## TASK
Below are some records. Count the lines with "origin" in them and give nothing but the total.

____ SUPPLIED RECORDS

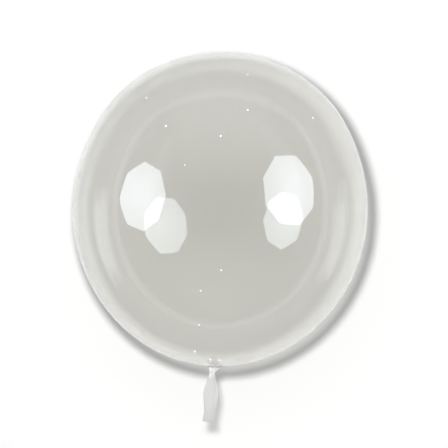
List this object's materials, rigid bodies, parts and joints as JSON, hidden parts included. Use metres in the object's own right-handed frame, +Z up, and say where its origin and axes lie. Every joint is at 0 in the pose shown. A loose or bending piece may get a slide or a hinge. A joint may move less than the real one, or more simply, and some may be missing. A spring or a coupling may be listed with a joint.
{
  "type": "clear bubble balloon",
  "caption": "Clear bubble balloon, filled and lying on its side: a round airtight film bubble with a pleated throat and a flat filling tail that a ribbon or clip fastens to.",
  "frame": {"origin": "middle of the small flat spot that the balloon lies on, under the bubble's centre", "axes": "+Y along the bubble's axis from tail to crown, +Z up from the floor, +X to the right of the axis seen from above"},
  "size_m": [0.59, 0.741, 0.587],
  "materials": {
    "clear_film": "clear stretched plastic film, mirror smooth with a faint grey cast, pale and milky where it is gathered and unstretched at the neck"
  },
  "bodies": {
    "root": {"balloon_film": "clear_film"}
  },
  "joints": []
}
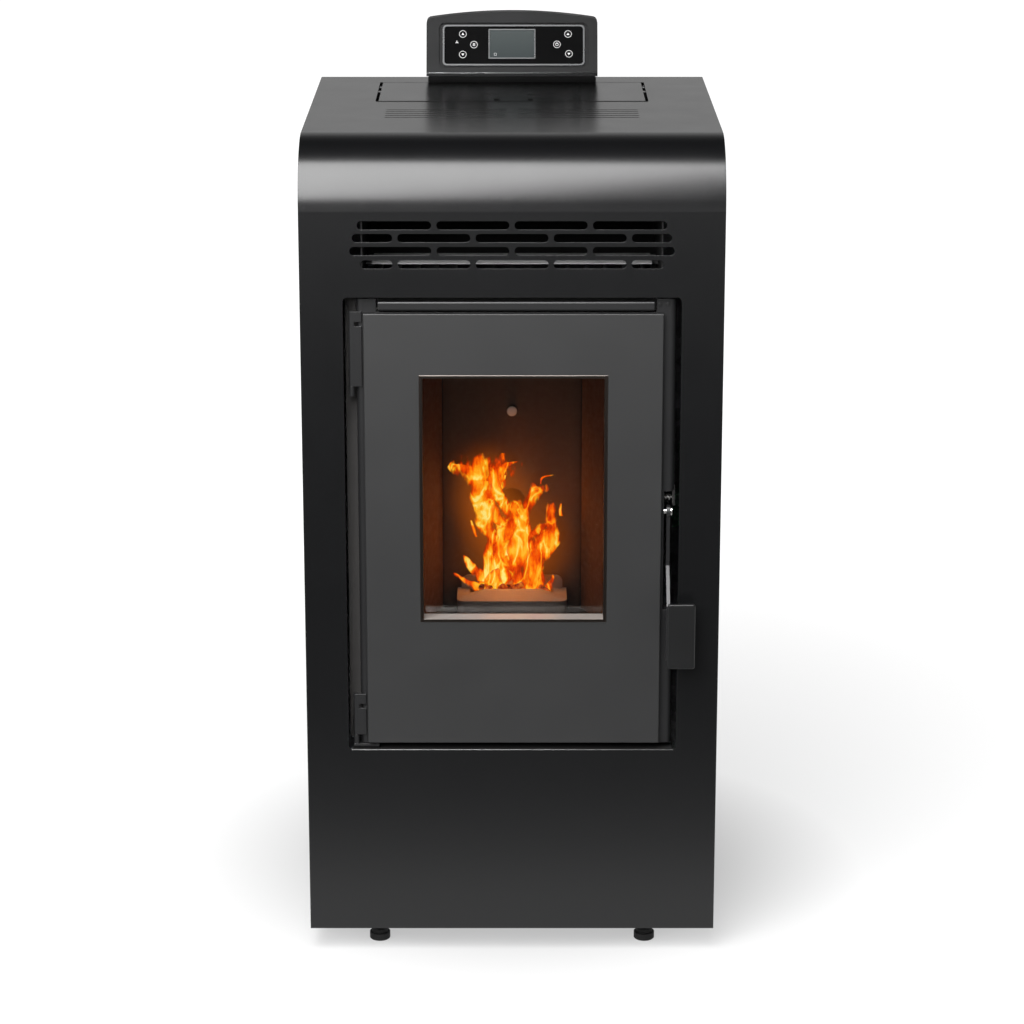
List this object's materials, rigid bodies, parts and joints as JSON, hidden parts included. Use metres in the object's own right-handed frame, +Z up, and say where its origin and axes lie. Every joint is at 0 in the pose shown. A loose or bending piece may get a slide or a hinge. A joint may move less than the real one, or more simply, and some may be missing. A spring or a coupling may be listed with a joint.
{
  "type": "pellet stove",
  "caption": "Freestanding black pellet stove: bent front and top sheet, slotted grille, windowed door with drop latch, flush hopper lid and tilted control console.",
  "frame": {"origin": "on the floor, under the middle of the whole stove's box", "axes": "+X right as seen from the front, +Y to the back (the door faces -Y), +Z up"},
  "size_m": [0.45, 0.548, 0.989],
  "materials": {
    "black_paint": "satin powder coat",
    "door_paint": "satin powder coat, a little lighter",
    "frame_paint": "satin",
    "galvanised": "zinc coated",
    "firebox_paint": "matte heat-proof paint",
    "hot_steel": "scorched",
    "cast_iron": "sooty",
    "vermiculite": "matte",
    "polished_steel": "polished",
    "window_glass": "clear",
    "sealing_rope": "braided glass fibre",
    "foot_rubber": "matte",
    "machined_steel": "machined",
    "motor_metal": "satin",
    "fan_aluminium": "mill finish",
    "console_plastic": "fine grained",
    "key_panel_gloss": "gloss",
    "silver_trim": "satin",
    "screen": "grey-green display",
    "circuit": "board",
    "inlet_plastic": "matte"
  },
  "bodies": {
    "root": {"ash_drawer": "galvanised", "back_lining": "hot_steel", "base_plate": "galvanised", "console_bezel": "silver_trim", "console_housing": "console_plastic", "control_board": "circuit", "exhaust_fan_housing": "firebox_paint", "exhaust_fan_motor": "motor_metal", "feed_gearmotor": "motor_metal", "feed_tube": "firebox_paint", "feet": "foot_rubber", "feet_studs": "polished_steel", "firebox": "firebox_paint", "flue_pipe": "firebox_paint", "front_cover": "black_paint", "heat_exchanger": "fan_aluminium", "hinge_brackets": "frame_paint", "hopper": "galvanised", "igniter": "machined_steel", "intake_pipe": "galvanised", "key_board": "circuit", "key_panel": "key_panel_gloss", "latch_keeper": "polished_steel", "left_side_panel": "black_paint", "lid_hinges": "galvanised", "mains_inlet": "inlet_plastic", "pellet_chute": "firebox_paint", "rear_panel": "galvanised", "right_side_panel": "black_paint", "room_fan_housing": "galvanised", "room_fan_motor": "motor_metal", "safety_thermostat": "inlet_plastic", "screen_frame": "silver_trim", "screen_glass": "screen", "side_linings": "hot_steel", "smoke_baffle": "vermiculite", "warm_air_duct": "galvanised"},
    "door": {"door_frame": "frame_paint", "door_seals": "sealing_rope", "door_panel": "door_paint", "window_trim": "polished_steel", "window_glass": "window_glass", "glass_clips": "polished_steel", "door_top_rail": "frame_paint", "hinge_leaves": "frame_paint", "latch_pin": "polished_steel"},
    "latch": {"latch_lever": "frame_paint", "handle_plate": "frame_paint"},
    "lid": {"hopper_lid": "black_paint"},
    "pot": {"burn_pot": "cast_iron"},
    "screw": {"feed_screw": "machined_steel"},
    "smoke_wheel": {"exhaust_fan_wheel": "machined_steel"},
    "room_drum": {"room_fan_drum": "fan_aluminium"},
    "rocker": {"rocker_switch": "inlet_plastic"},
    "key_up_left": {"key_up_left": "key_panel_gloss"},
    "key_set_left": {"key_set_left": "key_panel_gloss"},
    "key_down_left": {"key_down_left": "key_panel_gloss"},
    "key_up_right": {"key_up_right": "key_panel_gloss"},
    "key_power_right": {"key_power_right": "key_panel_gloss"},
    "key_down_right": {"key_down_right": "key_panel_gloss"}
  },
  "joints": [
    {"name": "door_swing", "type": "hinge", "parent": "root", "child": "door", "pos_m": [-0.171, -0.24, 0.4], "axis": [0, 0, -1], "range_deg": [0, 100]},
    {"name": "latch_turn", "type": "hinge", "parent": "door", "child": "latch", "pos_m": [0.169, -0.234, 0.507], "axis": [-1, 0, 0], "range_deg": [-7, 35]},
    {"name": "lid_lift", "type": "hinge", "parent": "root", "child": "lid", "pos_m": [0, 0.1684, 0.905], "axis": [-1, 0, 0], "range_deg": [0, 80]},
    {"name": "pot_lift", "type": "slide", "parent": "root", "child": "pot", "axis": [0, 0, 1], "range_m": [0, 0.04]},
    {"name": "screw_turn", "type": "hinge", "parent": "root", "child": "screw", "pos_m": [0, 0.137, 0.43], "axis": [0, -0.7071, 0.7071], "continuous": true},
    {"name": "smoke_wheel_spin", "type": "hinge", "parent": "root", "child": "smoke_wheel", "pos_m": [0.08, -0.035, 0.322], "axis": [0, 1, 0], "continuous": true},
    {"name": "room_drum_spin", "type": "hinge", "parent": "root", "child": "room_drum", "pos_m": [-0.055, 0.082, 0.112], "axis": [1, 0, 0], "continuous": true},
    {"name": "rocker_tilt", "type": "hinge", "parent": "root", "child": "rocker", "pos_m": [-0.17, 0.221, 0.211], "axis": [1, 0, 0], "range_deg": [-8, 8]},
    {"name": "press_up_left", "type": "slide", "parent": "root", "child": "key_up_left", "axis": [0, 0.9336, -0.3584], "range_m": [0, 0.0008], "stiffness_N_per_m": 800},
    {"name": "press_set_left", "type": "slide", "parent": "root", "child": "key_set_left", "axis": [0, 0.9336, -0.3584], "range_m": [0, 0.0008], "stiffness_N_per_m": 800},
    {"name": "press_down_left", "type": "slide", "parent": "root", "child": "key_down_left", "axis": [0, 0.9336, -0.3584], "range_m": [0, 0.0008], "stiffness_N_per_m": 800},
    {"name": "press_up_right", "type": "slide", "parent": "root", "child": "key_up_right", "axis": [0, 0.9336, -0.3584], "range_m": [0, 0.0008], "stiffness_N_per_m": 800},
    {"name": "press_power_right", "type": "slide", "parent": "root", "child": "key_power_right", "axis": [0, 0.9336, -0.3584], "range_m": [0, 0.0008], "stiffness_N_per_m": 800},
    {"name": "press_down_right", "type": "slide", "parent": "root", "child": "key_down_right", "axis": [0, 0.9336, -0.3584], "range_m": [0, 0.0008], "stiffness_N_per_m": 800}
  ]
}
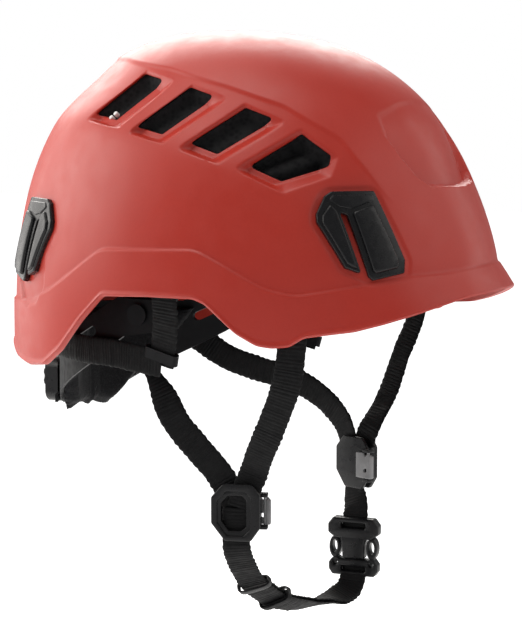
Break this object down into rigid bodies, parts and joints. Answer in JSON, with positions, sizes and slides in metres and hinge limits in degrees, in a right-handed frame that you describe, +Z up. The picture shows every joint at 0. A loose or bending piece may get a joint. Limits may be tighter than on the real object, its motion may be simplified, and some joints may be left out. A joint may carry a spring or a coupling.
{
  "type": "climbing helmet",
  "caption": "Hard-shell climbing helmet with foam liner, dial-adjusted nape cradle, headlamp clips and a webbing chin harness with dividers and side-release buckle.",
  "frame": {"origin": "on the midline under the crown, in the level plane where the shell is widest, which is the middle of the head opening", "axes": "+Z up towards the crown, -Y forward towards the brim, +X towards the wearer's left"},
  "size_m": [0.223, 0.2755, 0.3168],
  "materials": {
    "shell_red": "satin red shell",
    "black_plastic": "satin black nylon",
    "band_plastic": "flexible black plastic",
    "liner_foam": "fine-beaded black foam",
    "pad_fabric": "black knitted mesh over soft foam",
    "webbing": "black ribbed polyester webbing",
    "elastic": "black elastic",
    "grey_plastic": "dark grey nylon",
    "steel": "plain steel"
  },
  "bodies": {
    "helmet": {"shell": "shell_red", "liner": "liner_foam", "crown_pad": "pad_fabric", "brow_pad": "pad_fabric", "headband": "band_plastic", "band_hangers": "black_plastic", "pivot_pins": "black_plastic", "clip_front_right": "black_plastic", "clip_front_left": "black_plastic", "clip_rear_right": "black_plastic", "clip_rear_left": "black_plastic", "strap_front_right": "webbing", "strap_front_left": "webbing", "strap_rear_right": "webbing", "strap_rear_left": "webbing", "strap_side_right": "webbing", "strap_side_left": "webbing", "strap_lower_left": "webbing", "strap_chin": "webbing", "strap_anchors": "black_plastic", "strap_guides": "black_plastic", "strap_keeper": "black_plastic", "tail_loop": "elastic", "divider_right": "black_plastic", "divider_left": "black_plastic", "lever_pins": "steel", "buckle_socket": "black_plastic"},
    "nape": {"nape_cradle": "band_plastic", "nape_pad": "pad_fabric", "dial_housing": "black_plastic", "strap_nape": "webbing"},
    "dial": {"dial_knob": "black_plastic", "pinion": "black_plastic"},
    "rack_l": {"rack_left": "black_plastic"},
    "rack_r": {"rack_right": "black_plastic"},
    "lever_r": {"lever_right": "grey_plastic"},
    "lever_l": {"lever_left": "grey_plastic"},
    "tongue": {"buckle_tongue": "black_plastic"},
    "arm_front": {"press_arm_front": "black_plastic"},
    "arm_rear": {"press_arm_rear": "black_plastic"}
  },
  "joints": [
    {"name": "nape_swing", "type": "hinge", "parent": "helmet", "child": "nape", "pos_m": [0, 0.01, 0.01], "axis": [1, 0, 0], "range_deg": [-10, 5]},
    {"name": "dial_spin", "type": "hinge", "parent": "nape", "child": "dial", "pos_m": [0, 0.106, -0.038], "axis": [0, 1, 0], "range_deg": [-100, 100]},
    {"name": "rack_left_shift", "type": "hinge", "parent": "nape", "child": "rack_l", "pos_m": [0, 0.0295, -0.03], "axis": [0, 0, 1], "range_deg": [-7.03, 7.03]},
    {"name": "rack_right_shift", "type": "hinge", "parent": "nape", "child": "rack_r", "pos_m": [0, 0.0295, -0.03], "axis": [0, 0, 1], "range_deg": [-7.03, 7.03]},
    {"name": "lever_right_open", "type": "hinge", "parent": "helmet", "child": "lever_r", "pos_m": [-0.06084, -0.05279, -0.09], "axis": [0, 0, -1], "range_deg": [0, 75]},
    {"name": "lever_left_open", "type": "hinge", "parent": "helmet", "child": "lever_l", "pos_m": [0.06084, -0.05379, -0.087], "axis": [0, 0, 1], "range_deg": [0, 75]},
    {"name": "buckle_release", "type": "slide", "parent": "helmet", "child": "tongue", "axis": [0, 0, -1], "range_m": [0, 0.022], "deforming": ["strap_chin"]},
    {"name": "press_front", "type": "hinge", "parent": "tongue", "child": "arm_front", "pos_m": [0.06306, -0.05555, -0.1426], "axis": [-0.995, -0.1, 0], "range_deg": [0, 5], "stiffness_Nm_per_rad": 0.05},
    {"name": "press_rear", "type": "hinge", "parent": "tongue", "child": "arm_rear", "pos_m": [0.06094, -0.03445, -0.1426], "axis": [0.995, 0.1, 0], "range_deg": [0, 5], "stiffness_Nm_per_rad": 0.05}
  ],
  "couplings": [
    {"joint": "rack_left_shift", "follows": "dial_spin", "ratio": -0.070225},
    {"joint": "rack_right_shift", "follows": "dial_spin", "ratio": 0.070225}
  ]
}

________

## ANSWER TO THE PROBLEM
5